One, there is no lack of evidence of the resurrection. John makes us grapple with the reality of the empty tomb and asks the all-important question: do you see? If you do, believe today. If not yet, keep on “seeing” until you do.
Two, the resurrection of Jesus fulfills Old Testament prophecy. Speaking about the experience of Peter and John in the tomb, the writer adds this: “for as yet they did not understand the Scripture, that he must rise from the dead” (v. 9). That will have to wait until the Lord opens their eyes in His appearances to them and the giving of the Holy Spirit. We know from Acts that the apostles eventually got this point and preached it from the Old Testament. Read Acts 2:22ff and you will see Peter quote from Psalm 16:8-11 just to cite only one reference.
Three, Jesus was raised bodily, the same but different. It was not just Jesus’s influence or spirit that prevailed after His death. His body was not there. And it never was produced—one of the most stubborn and striking facts that His enemies never have been able to explain. But it was a resurrected body. Incorruptible as the first fruits (1 Corinthians 15:23). That ties in closely to the last reason this matters.
Four, all Christians will rise bodily from the dead as well. Death is not the end of the story for your body and mine. At the last trump we shall all be raised. Our bodies, now like the Lord’s, incorruptible, imperishable, honorable, will be reunited with our spirits which have been with the Lord, and we shall bear the image of the man of heaven (1 Corinthians 15:49). You and I, like Jesus, will be raised, the same body, but gloriously different. Hallelujah!

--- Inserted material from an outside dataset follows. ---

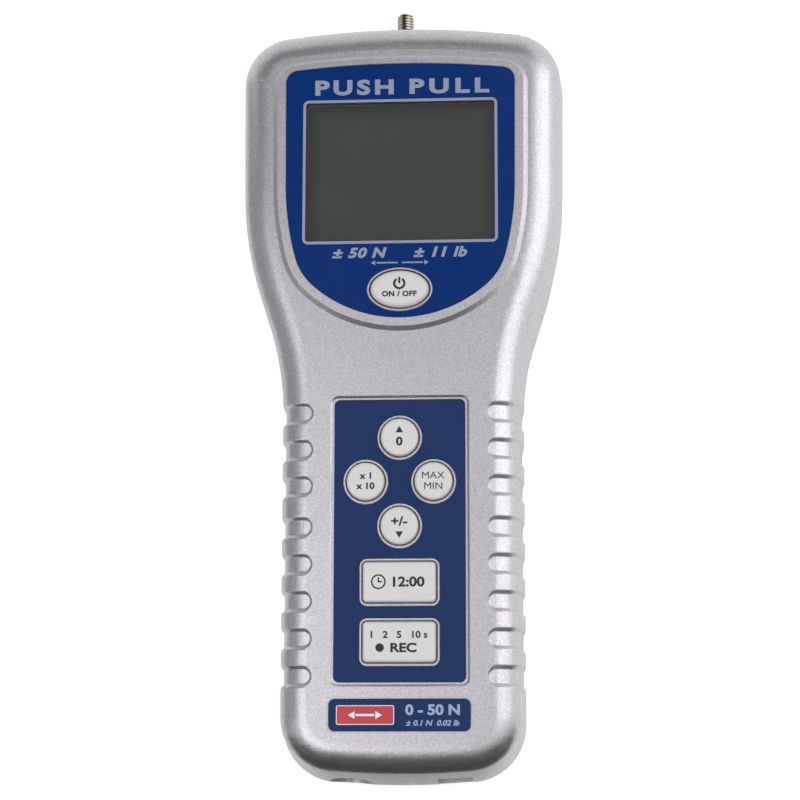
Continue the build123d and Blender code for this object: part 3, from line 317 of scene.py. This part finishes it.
def broken_ring(radius, line, gap):
    """A ring that is open at its top by gap degrees to each side."""
    bm = bmesh.new()
    bmesh.ops.create_grid(bm, x_segments=1, y_segments=1, size=0.5 * MM)
    bmesh.ops.scale(bm, vec=(line, INK_THICK, 1), verts=bm.verts)
    bmesh.ops.rotate(bm, cent=(0, 0, 0), matrix=Matrix.Rotation(pi / 2, 3, "X"), verts=bm.verts)
    bmesh.ops.translate(bm, vec=(radius * MM, 0, INK_THICK * MM / 2), verts=bm.verts)
    first = Matrix.Rotation(pi / 2 + radians(gap), 3, "Z")
    bmesh.ops.rotate(bm, cent=(0, 0, 0), matrix=first, verts=bm.verts)
    bmesh.ops.spin(bm, geom=bm.verts[:] + bm.edges[:] + bm.faces[:], cent=(0, 0, 0), axis=(0, 0, 1),
                   angle=2 * pi - 2 * radians(gap), steps=40, use_duplicate=False)
    return bm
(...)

In one of his lighter moments, Benjamin Franklin penned his own epitaph. He didn’t profess to be a born-again Christian, but it seems he must have been influenced by Paul’s teaching of the resurrection of the body. Here’s what he wrote:
“The Body of B. Franklin, Printer Like the Cover of an old Book Its contents torn out, And stript of its Lettering and Guilding, Lies here, Food for Worms, But the Work shall not be wholly lost: For it will, as he believ’d, Appear once more In a new & more perfect Edition, Corrected and amended by the Author.”
As you worship this Easter Sunday, remember the empty tomb, believe, and look forward to your new and more perfect edition yet to come!